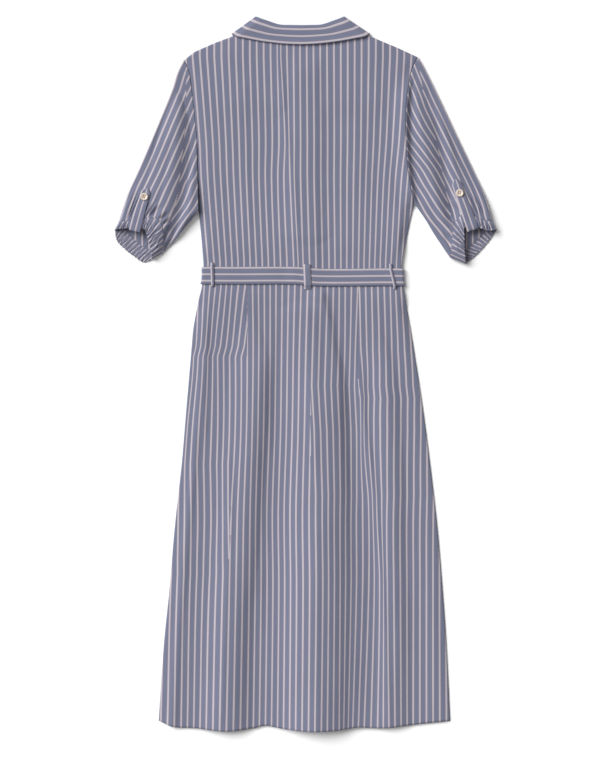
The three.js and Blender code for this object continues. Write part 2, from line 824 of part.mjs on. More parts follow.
for (const [side, [topX, topY, footX, footY, width]] of Object.entries(BELT_LOOPS)) {
  const middleX = (topX + footX) / 2;
  const beltEdge = BELT.width / 2 + 1.5;
  const onCloth = (x, y) => back(x, y) + CLOTH + SEAM + CLOTH / 2;
  const onBelt = (x) => beltOnBack(x) + BAND / 2 + SEAM + CLOTH / 2;
  const path = [
    [topX, topY, onCloth(topX, topY)],
    [topX, beltY(middleX) + beltEdge + 1.5, Math.max(onCloth(topX, topY), onBelt(topX) - 1.6)],
    [topX, beltY(middleX) + beltEdge - 2, onBelt(topX)],
    [middleX, beltY(middleX), onBelt(middleX)],
    [footX, beltY(middleX) - beltEdge + 2, onBelt(footX)],
    [footX, beltY(middleX) - beltEdge - 1.5, Math.max(onCloth(footX, footY), onBelt(footX) - 1.6)],
    [footX, footY, onCloth(footX, footY)],
  ];
  const strip = path.map(([x, y, z]) => [-1, 1].map((k) => [x + (k * width) / 2, y, z]));
  add("belt_loop_" + side, thicken(strip, CLOTH), BANDS);
}

// Collar and the stand inside it: strips from one end of the front opening round to the other

function neckStrip(table, across) {
  const shares = table.flatMap(([t], k) => (k === 0 ? [t] : [(table[k - 1][0] + t) / 2, t]));
  const half = shares.map((t) => curveAt(table, t));
  const all = [
    ...half.map((row) => ({ row, sign: -1 })),
    ...half.slice(0, -1).reverse().map((row) => ({ row, sign: 1 })),
  ];
  return all.map(({ row, sign }) =>
    steps(across).map((t) => {
      const [x, y, z] = mix(row.slice(0, 3), row.slice(3, 6), t);
      return [COLLAR_MIDDLE_X + sign * x, y, z];
    }),
  );
}

add("collar", thicken(neckStrip(COLLAR, 3), BAND), BANDS);
add("collar_stand", thicken(neckStrip(STAND, 2), CLOTH), BANDS);

export default dress;
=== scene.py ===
# A striped cotton shirt dress, laid flat on its front and seen from above its back.
# Sizes are in millimetres on the dress, +Y toward the collar and +X toward the wearer's right.

import math

import bmesh
import bpy
from mathutils import Matrix, Vector, noise


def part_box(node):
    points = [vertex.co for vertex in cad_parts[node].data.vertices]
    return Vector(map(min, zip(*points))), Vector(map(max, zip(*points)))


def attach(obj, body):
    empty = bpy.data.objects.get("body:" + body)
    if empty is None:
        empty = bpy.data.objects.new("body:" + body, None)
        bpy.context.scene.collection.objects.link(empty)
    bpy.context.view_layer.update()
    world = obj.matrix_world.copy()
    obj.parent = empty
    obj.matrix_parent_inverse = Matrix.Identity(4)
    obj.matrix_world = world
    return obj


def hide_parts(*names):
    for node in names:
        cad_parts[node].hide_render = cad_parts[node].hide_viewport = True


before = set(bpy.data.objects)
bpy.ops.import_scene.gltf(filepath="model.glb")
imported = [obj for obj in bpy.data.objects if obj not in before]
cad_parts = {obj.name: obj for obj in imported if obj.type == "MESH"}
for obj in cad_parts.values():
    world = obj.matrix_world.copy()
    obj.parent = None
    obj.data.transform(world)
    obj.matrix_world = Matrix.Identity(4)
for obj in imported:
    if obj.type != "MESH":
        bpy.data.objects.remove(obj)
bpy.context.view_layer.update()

# A plain white table under one large soft light from the upper left, with a long lens straight
# above it. The picture is 600 by 765 pixels, and a pixel takes in 1.65 mm of the dress.

MM = 0.001
PIXEL = 1.65
PICTURE = (600, 765)
LOOKS_AT = (-8.9, -14.4)
LENS_HEIGHT = 4000
SENSOR = 24

scene = bpy.context.scene
eye = bpy.data.objects.new("camera", bpy.data.cameras.new("camera"))
eye.data.sensor_fit = "VERTICAL"
eye.data.sensor_height = SENSOR
eye.data.lens = SENSOR * LENS_HEIGHT / (PICTURE[1] * PIXEL)
eye.data.clip_end = 50
eye.location = Vector((*LOOKS_AT, LENS_HEIGHT)) * MM
scene.collection.objects.link(eye)
scene.camera = eye


def wide_light(name, comes_from, spread, strength, colour):
    """Light of one even strength over the whole table, spread in degrees across its source."""
    lamp = bpy.data.objects.new(name, bpy.data.lights.new(name, "SUN"))
    lamp.data.angle = math.radians(spread)
    lamp.data.energy = strength
    lamp.data.color = colour
    lamp.rotation_euler = Vector(comes_from).to_track_quat("Z", "Y").to_euler()
    scene.collection.objects.link(lamp)


wide_light("window", (-1.9, 1.25, 2.1), 42, 3.66, (0.98, 0.99, 1))
wide_light("ceiling", (0.3, -0.2, 3), 70, 0.3, (0.98, 0.99, 1))

sky = bpy.data.worlds.new("white room")
sky.use_nodes = True
sky.node_tree.nodes["Background"].inputs["Color"].default_value = (1, 0.975, 0.955, 1)
sky.node_tree.nodes["Background"].inputs["Strength"].default_value = 0.25
scene.world = sky
scene.view_settings.view_transform = "Standard"


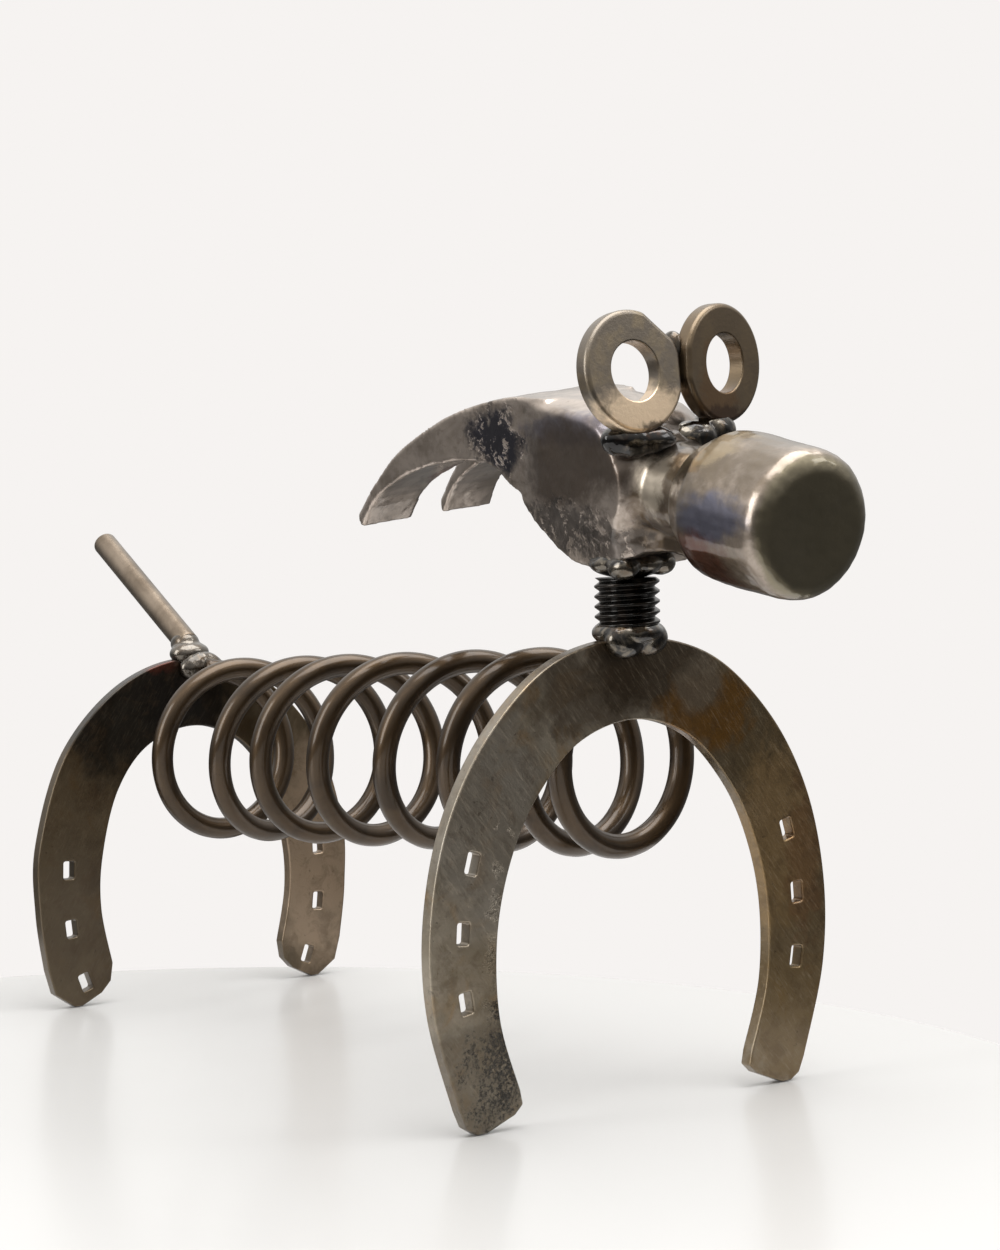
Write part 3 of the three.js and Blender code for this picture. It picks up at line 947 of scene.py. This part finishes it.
* * * * * * * * *
From the line with "3), BAND), BANDS);" through the line with "zip(*points))), Vector(map(max, zip(*points)))", set down every line exactly and nothing besides.

FULL ANSWER
add("collar", thicken(neckStrip(COLLAR, 3), BAND), BANDS);
add("collar_stand", thicken(neckStrip(STAND, 2), CLOTH), BANDS);

export default dress;
=== scene.py ===
# A striped cotton shirt dress, laid flat on its front and seen from above its back.
# Sizes are in millimetres on the dress, +Y toward the collar and +X toward the wearer's right.

import math

import bmesh
import bpy
from mathutils import Matrix, Vector, noise


def part_box(node):
    points = [vertex.co for vertex in cad_parts[node].data.vertices]
    return Vector(map(min, zip(*points))), Vector(map(max, zip(*points)))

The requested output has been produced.